## PROBLEM REQUIREMENTS
Examine the material below. Gather every line in which the string "frame" appears.

## ENTRIES SHOWN
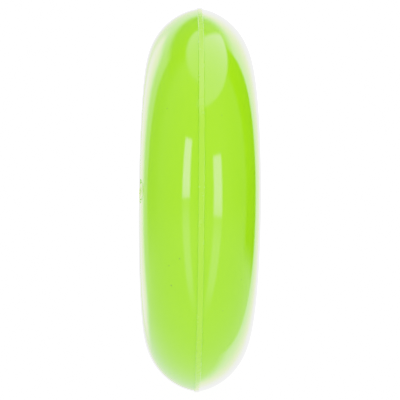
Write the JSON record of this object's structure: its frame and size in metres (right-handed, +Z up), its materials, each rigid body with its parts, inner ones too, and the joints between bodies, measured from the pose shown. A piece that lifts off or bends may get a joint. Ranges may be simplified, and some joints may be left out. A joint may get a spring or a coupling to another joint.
{
  "type": "flying ring",
  "caption": "Hollow ring of soft glossy plastic for throwing and catching, moulded as two halves joined at the rim, with a plugged air valve in one flank.",
  "frame": {"origin": "centre of the ring, on its axis and in its mid-plane", "axes": "+X along the ring's axis, with the valve on the -X side, out from the flank's crest; +Z up through the rim; the ring stands on its edge"},
  "size_m": [0.053, 0.2, 0.2],
  "materials": {
    "shell": "gloss",
    "joining_strip": "gloss",
    "valve_rubber": "satin",
    "plug_rubber": "satin"
  },
  "bodies": {
    "ring": {"left_half_shell": "shell", "right_half_shell": "shell", "outer_joining_strip": "joining_strip", "hole_joining_strip": "joining_strip", "valve_grommet": "valve_rubber"},
    "plug": {"valve_plug": "plug_rubber"}
  },
  "joints": [
    {"name": "plug_pull", "type": "slide", "parent": "ring", "child": "plug", "axis": [-0.9654, -0.2604, 0.0123], "range_m": [0, 0.009]}
  ]
}
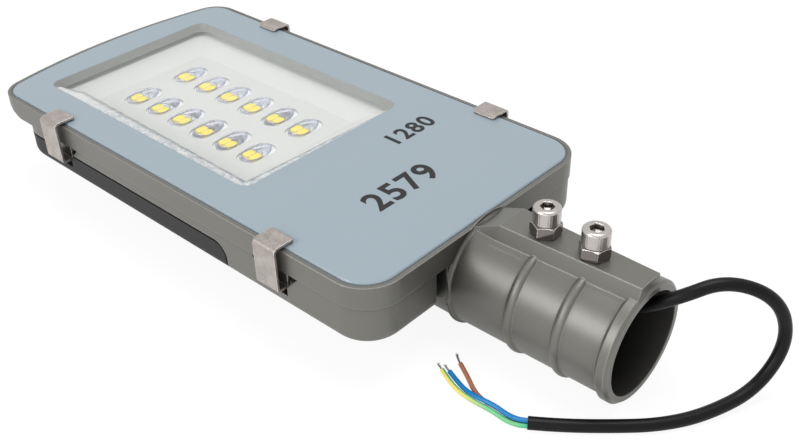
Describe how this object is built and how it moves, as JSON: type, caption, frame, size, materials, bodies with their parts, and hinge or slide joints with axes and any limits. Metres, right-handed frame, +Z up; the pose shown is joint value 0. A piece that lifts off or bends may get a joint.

## ANSWER BELOW
Write the JSON record of this object's structure: its frame and size in metres (right-handed, +Z up), its materials, each rigid body with its parts, inner ones too, and the joints between bodies, measured from the pose shown. A piece that lifts off or bends may get a joint. Ranges may be simplified, and some joints may be left out. A joint may get a spring or a coupling to another joint.
  "frame": {"origin": "centre of the ring, on its axis and in its mid-plane", "axes": "+X along the ring's axis, with the valve on the -X side, out from the flank's crest; +Z up through the rim; the ring stands on its edge"},
Describe how this object is built and how it moves, as JSON: type, caption, frame, size, materials, bodies with their parts, and hinge or slide joints with axes and any limits. Metres, right-handed frame, +Z up; the pose shown is joint value 0. A piece that lifts off or bends may get a joint.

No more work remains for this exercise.